Ahhh...it's finally Friday!  After a long work week, we have the perfect quick and easy soup for you to make this weekend.  For day 17 of Soup Month 2014 we made our own version of Yucatan Lime Soup also known as Sopa de Lima.

There are many versions of this soup, some of which call for allspice berries or 20 cloves of garlic or banana chilies, but we wanted to keep this soup simple.  We wanted this to be a standby recipe that can be made on any weeknight, without needing a lot of special ingredients, and I think we came up with the perfect recipe.
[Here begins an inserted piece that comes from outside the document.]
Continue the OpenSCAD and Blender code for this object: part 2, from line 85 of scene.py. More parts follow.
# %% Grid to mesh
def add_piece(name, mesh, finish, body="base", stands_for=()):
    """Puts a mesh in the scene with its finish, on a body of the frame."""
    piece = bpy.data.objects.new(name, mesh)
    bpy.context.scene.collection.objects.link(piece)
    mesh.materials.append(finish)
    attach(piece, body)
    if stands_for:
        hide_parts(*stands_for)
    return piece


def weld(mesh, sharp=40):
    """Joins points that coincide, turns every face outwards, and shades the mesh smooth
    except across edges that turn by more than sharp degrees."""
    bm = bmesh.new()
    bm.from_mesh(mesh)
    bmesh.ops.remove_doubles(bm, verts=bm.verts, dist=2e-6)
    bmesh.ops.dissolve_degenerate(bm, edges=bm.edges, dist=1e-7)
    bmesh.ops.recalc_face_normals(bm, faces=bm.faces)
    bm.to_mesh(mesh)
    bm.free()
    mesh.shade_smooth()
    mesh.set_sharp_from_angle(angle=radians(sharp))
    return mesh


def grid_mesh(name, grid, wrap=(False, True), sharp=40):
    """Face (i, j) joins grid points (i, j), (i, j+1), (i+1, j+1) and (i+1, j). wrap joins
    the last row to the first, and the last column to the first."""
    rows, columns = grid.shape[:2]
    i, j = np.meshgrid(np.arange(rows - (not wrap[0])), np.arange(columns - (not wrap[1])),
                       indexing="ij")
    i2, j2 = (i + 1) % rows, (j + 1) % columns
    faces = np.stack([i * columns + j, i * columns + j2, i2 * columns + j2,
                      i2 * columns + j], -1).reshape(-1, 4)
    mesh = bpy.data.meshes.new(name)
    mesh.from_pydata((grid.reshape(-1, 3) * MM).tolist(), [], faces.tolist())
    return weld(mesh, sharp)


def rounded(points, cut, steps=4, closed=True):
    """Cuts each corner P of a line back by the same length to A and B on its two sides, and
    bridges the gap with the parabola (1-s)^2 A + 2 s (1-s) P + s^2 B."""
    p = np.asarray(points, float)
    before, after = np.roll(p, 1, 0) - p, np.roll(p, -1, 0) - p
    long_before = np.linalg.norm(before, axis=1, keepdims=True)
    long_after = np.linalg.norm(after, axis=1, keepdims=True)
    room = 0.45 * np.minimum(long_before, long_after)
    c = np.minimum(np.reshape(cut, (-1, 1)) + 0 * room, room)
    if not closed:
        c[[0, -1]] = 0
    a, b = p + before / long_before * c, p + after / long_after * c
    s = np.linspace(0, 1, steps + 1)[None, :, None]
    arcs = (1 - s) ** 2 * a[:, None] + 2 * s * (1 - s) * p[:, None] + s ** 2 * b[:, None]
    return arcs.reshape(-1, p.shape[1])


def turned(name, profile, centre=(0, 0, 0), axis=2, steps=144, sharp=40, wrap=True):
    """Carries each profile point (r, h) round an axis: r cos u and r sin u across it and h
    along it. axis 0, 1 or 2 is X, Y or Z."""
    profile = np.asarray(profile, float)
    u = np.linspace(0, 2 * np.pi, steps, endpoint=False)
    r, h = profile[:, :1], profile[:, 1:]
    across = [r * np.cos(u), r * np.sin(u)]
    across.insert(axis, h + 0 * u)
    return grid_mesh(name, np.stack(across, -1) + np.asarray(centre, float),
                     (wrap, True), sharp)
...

I'm always a fan of making a big roast chicken (about 5 or 5-1/2 pounds) for Sunday dinner, knowing I will have enough chicken left over for an easy weeknight meal.  Sometimes we use the leftover chicken to make Baked Chicken Chimichangas or Chicken Fajitas, and this recipe will surely be added to the list of options for those leftovers.
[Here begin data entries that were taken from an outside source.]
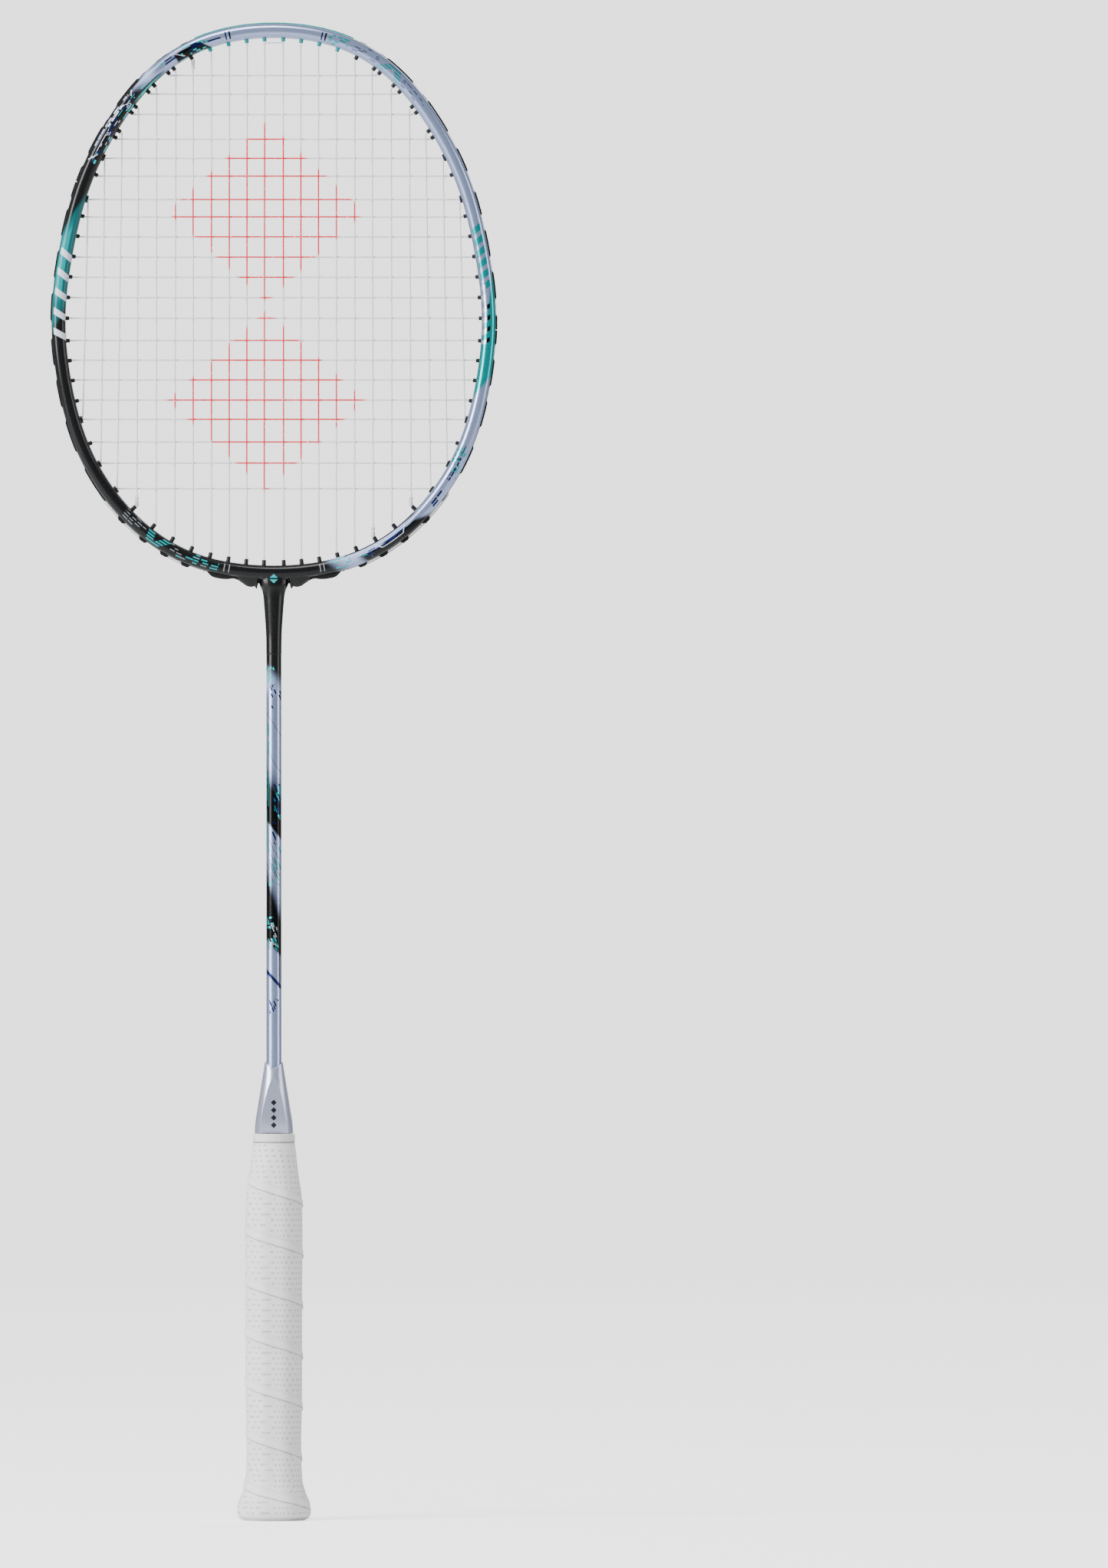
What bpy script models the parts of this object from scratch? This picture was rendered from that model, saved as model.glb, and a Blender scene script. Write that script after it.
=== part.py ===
"""Badminton racket: carbon hoop, T-joint, shaft, octagonal handle, grommet strips and strings.

Frame of the part: origin at the middle of the flat butt, +Z along the shaft to the head,
+X across the head, -Y towards the front face. Metres. The string bed lies in the plane y = 0.
"""
import math

import bmesh
import bpy

MM = 0.001

# ---- head outline: distance from the head's centre, at equal angles from the top to the throat
HEAD_CENTRE_Z = 545.0 * MM
HEAD_RADII = [r * MM for r in (130.3, 128.0, 118.0, 108.0, 101.5, 100.5, 103.0, 109.5, 116.5, 121.0, 121.0)]

# ---- hoop tube, measured outwards (u) from the head outline and along Y (v)
TUBE_OUTER_U = -0.2 * MM
TUBE_WIDTH = 6.6 * MM
TUBE_HALF_DEPTH = 5.1 * MM
TUBE_ROUNDNESS = 2.5
GROOVE_HALF_WIDTH = 1.9 * MM
GROOVE_FLOOR_U = -2.1 * MM
HOOP_STEPS = 92
JOINT_HALF_WIDTH = 16.2 * MM
GAP = 0.3 * MM

# ---- spigots that hold the T-joint in the hoop's ends
SPIGOT_U = (-5.4 * MM, -3.4 * MM)
SPIGOT_HALF_DEPTH = 3.0 * MM
SPIGOT_REACH = 26.4 * MM

# ---- strings: the drilling pattern, from the centre outwards and from the top cross down
STRING_RADIUS = 0.33 * MM
STRING_SIDES = 6
MAIN_TOP_X = [x * MM for x in (4.15, 12.1, 20.1, 28.2, 36.5, 44.7, 52.9, 61.2, 69.3, 76.8, 84.3)]
MAIN_FOOT_X = [x * MM for x in (4.4, 12.3, 20.2, 28.2, 36.4, 44.8, 53.2, 61.9, 70.9, 78.4, 86.5)]
CROSS_TOP_Z = 651.9 * MM
CROSS_GAPS = [g * MM for g in (8.7, 9.1, 10.0, 8.9, 9.0, 9.0, 9.4, 9.0, 9.1, 9.1,
                               9.2, 9.3, 10.0, 8.9, 8.9, 9.1, 9.6, 9.3, 10.1, 11.2)]
SHARED_HOLES = {("main", 9, "top"): 4, ("main", 10, "top"): 6,
                ("main", 10, "foot"): 17, ("main", 9, "foot"): 19, ("main", 8, "foot"): 20}
MAIN_V = -0.5 * MM
CROSS_V = 0.5 * MM
RUN_U = -0.65 * MM
RUN_STEP = math.radians(6)
BEND_CLEARANCE = 0.55 * MM
SEAT_SPACING = 3.4 * MM

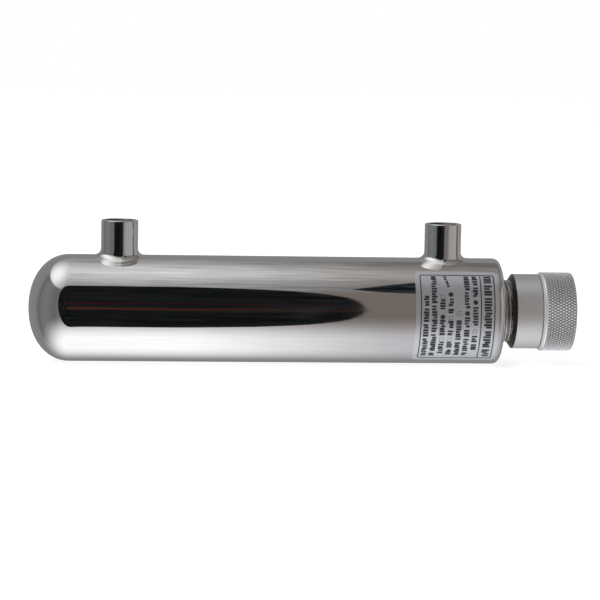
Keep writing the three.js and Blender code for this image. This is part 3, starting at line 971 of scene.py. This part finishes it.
def label_print():
    """Frame, divider and rows that run down the label. Nothing on it can be read."""
    start, end, _ = span("rating_label")
    ink = Print()
    frame_left, frame_right = start + 2.2, end - 1.9
    divider = frame_right - 6.7
    rounded_frame(ink, frame_left, frame_right, LABEL_TOP - 4.4, LABEL_BOTTOM + 4.6, 1.2, 0.5)
    ink.block(divider - 0.25, divider + 0.25, LABEL_TOP - 5.1, LABEL_BOTTOM + 5.3)
    ink.words((divider + frame_right) / 2, 0.0, 1.0, 3.6, 1.36, 0.82)
    row = [divider - 2.7 - 3.9 * i for i in range(7)]
    tall, pitch, weight = 2.55, 1.3, 0.82
    runs = [
        (0, 0.0, 0.27), (0, 0.36, 0.58), (0, 0.68, 0.89),
        (1, 0.0, 0.39), (1, 0.47, 1.0),
        (2, 0.505, 1.0),
        (3, 0.27, 0.45), (3, 0.51, 0.7), (3, 0.76, 1.0),
        (4, 0.28, 0.44), (4, 0.5, 0.7), (4, 0.76, 0.95),
        (5, 0.0, 1.0),
        (6, 0.24, 0.99),
    ]
    for line, first, last in runs:
        ink.words(row[line], first, last, tall, pitch, weight)
    ink.words(row[3] - 2.4, 0.0, 0.19, 1.5, 1.3, weight, lean=2.0)
    for line, share in ((0, 0.31), (1, 0.43), (3, 0.225), (4, 0.47)):
        ink.dot(row[line], angle_at(share), 1.15)
    for line, share in ((0, 0.63), (2, 0.43), (3, 0.48), (3, 0.73), (4, 0.25), (4, 0.73)):
        ink.box(row[line], angle_at(share), 0.95, 0.16)
    return add_piece(
        "label_print", (ink.vertices, ink.faces), INK, "chamber", sharp=30, weighted=False
    )


# ---------------------------------------------------------------- sleeve and gland


def quartz_sleeve():
    start, end, radius = span("quartz_sleeve")
    bore = radius - SLEEVE_WALL
    outline = [
        *arc(start + radius, 0, -radius, radius, 20)[::-1],
        *arc(end - 0.35, radius - 0.35, 0.35, 0.35, 4),
        *arc(end - 0.35, bore + 0.35, 0.35, -0.35, 4)[::-1],
        *arc(start + radius, 0, -bore, bore, 20),
    ]
    return turned_piece("sleeve_quartz", outline, 64, QUARTZ, "sleeve", "quartz_sleeve")


def sleeve_oring():
    start, end, radius = span("sleeve_oring")
    section, steps = (end - start) / 2, 20
    outline = []
    for i in range(steps):
        angle = i / steps * TAU
        x = (start + end) / 2 + section * math.cos(angle)
        outline.append((x, radius - section + section * math.sin(angle)))
    return turned_piece("oring_seal", outline, 96, RUBBER, "sleeve", "sleeve_oring")


def plain_ring(name, node, bore, material_used, body, edge=0.25):
    start, end, radius = span(node)
    outline = rounded([(start, bore), (start, radius), (end, radius), (end, bore)], edge)
    return turned_piece(name, outline, 96, material_used, body, node)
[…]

After a quick saute for the vegetables, the chicken and broth are added to the soup along with crushed tomatoes, a bit of spicy salsa and lots of lime juice.  This is a soup that you really want to be able to taste the lime juice, but you can adjust this up or down according to your own preferences.  We used 5 tablespoons of lime juice and everyone agreed the flavor was great.  I might have liked just 1 more tablespoon to increase the citrus, but I love lime!

The crunchy corn tortilla strips that are sprinkled on top of the soup only take a few minutes to prepare, but they are worth the extra bit of work.  They add a nice crunch to the soup and, if you sprinkle them with just a dusting of salt, this will add to the flavor of the soup, too.  Enjoy!!

2 TB  Canola Oil
1 small  White Onion, chopped
1 TB  Minced Garlic
2 or 3  Serrano Chilies, finely minced
1/2 tsp  Ground Black Pepper
1/2 tsp  Salt
1 TB  Lime Juice
3 cups  Cooked Chicken, chopped (leftover chicken works great)
5 cups  Chicken Broth
1 cup  Crushed Tomatoes
1/2 cup  Hot Chunky Salsa (we used Pace)
4 to 6 TB  Lime Juice (to taste)
Limes, cut into wedges for Garnish
6  Corn Tortillas, cut into thin strips, fried and drained on paper towels **

In a medium soup pot, heat the oil over medium heat and add the onion, garlic, chilies, pepper, salt and 1 tablespoon of lime juice.  Stir to combine and saute until the onion is translucent.

Add the chicken, broth, tomatoes and salsa to the pot and stir.  Simmer over medium heat for 20  minutes, stirring occasionally.

Add 4 tablespoons of lime juice to the pot and taste test, adding another 1 or 2 tablespoons of juice depending on your own taste.  Serve with lime wedges and crunchy tortilla strips on top.

** Note:  To make the tortilla strips, heat a 1/2-inch of canola oil in a medium skillet, over medium-high heat.  When the oil is hot and shimmering, carefully drop the tortilla strips into the oil and stir gently until the strips are golden. Remove the strips and drain on paper towels, dusting lightly with salt, if desired.